Empirically Evaluating the Security and Privacy Implications of Persistent Network Identifiers

Abstract

Persistent, globally-unique link- and network-layer addresses present a privacy threat to the owners of the devices to which they are assigned, particularly when the device is physically or logically mobile. Best practices recommend the use of addresses that are ephemeral, random, or both, to protect user privacy. To date, there have been no large-scale, empirical studies of the degree to which these recommendations are being implemented in practice without privileged access to network data from a commercial third party. This is due, in part, to the difficulty of obtaining the quantities of addresses needed to draw any conclusions. Obtaining client IPv6 addresses is challenging without running a network service or partnering with an ISP; obtaining in-use link-layer addresses is difficult without being in physical or logical proximity to the interfaces to which they are assigned. In this thesis, I demonstrate that a low-power attacker can collect network addresses at scale and that recommendations to prevent persistent identifiers are not being followed in practice, resulting in a substantial degradation of user privacy. To demonstrate this, I obtain large-scale corpora of link- and network-layer addresses from a variety of novel sources. Using this data, I then show the feasibility of a variety of attacks. For e.g., I show that an adversary can passively gather billions of active, client IPv6 addresses that can be used to track individual devices longitudinally and across network changes. I demonstrate IPv6-specific home network vulnerabilities, such as a lack of stateful firewalling, that permit attackers to discover in-home IoT devices. Using archival Wikimedia data, I demonstrate a novel methodology for collecting millions of historical, client IPv6 addresses.
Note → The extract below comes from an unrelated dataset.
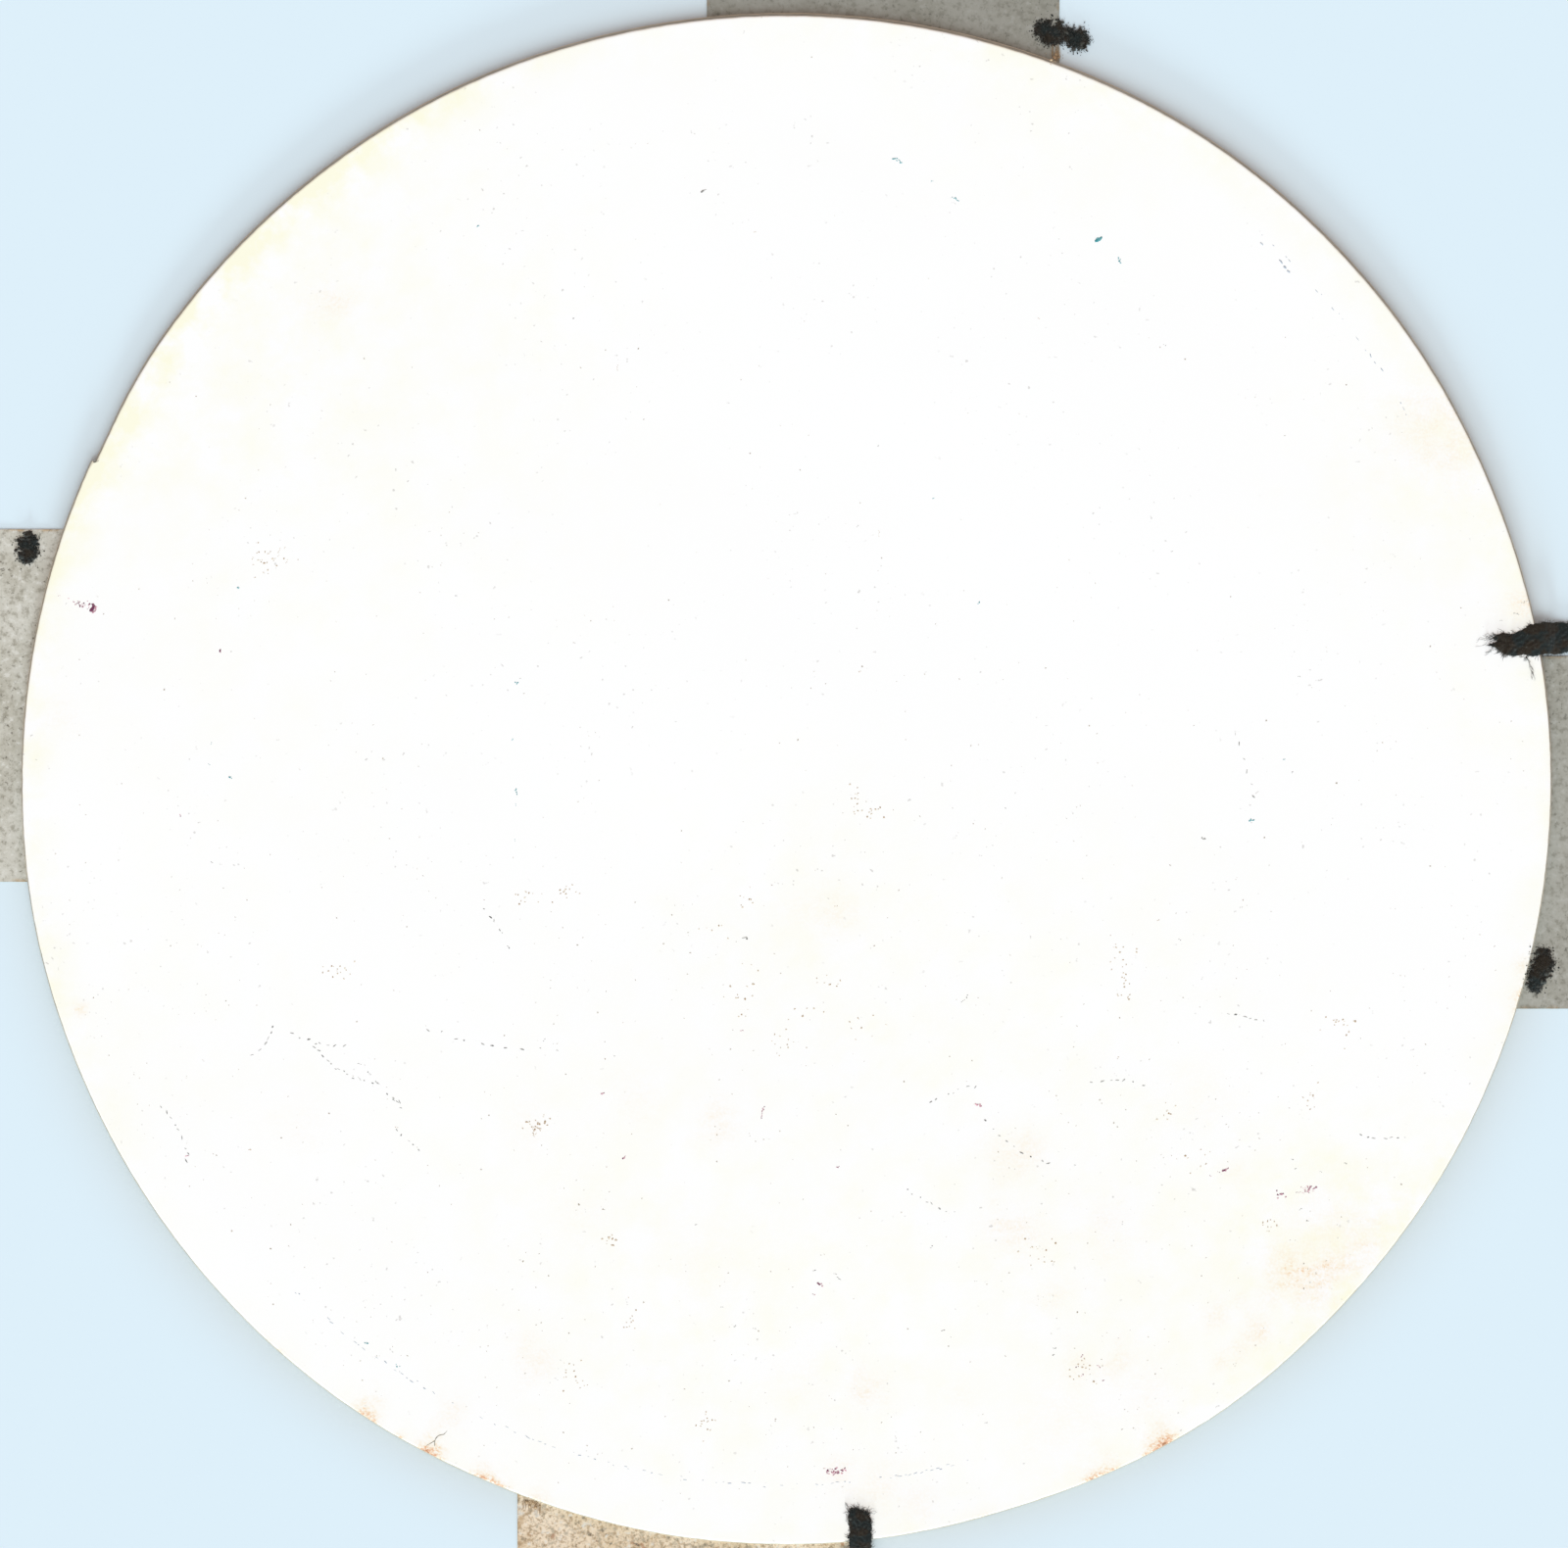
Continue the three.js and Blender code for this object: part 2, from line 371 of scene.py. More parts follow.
def pulp_group():
    """Shared effect: the fibres of paper and pulp board. Flatness squeezes them upright, so that a cut
    edge shows layers. It gives a fibre height and a cloudy mottle."""
    tree = bpy.data.node_groups.new("pulp_fibres", "ShaderNodeTree")
    for name, start in (("Flatness", 1.0), ("Fibre Scale", 2500.0), ("Cloud Scale", 120.0)):
        socket = tree.interface.new_socket(name, in_out="INPUT", socket_type="NodeSocketFloat")
        socket.default_value = start
    for name in ("Fibres", "Clouds"):
        tree.interface.new_socket(name, in_out="OUTPUT", socket_type="NodeSocketFloat")
    entry = tree.nodes.new("NodeGroupInput").outputs
    squeeze = put(tree, "ShaderNodeCombineXYZ", X=1.0, Y=1.0, Z=entry["Flatness"]).outputs[0]
    coords = tree.nodes.new("ShaderNodeTexCoord").outputs["Object"]
    place = put(tree, "ShaderNodeMapping", Vector=coords, Scale=squeeze).outputs["Vector"]
    fine = noise(tree, place, entry["Fibre Scale"], 2.0, 0.6)
    cloud = noise(tree, place, entry["Cloud Scale"], 4.0, 0.6)
    leave = tree.nodes.new("NodeGroupOutput")
    tree.links.new(fine, leave.inputs["Fibres"])
    tree.links.new(cloud, leave.inputs["Clouds"])
    return tree


pulp_fibres = pulp_group()


def pulp_nodes(tree, flatness, fibre_scale, cloud_scale):
    """The shared pulp effect, placed in a material with its own values."""
    node = tree.nodes.new("ShaderNodeGroup")
    node.node_tree = pulp_fibres
    node.inputs["Flatness"].default_value = flatness
    node.inputs["Fibre Scale"].default_value = fibre_scale
    node.inputs["Cloud Scale"].default_value = cloud_scale
    return node.outputs


def grey_pulp():
    """Grey-tan pulp in flat layers, with paler and darker fibres and a little soot from handling."""
    material, tree, shader = new_finish("grey_pulp")
    pulp = pulp_nodes(tree, 9.0, 900.0, 60.0)
    streaks = noise(tree, stretched(tree, (1.0, 1.0, 30.0)), 260.0, 3.0, 0.7)
    colour = mixed(tree, ranged(tree, streaks, 0.3, 0.7), (0.285, 0.272, 0.23), (0.54, 0.515, 0.445))
    colour = mixed(tree, ranged(tree, pulp["Fibres"], 0.58, 0.75, 0.0, 0.55), colour, (0.72, 0.69, 0.62))
    colour = mixed(tree, ranged(tree, pulp["Clouds"], 0.5, 0.8, 0.0, 0.4), colour, (0.27, 0.22, 0.16))
    set_shader(tree, shader, 0.7, 0.05 * MM, Base_Color=colour, Roughness=0.95, Specular_IOR_Level=0.15,
               Height=pulp["Fibres"])
    return material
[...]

Switching to a different address space, I then show that a low-power attacker can obtain the geolocations of billions of Wi-Fi access point geolocations remotely, and track their movements over time. I demonstrate that, when combined with Wi-Fi access point geolocation data, some IPv6 devices can be precisely geolocated due to leaked link-layer identifiers in IPv6 addresses. Finally, I distill the key components of privacy-preserving network addressing systems, and offer recommendations for how to adapt today's addressing schemes to these principles.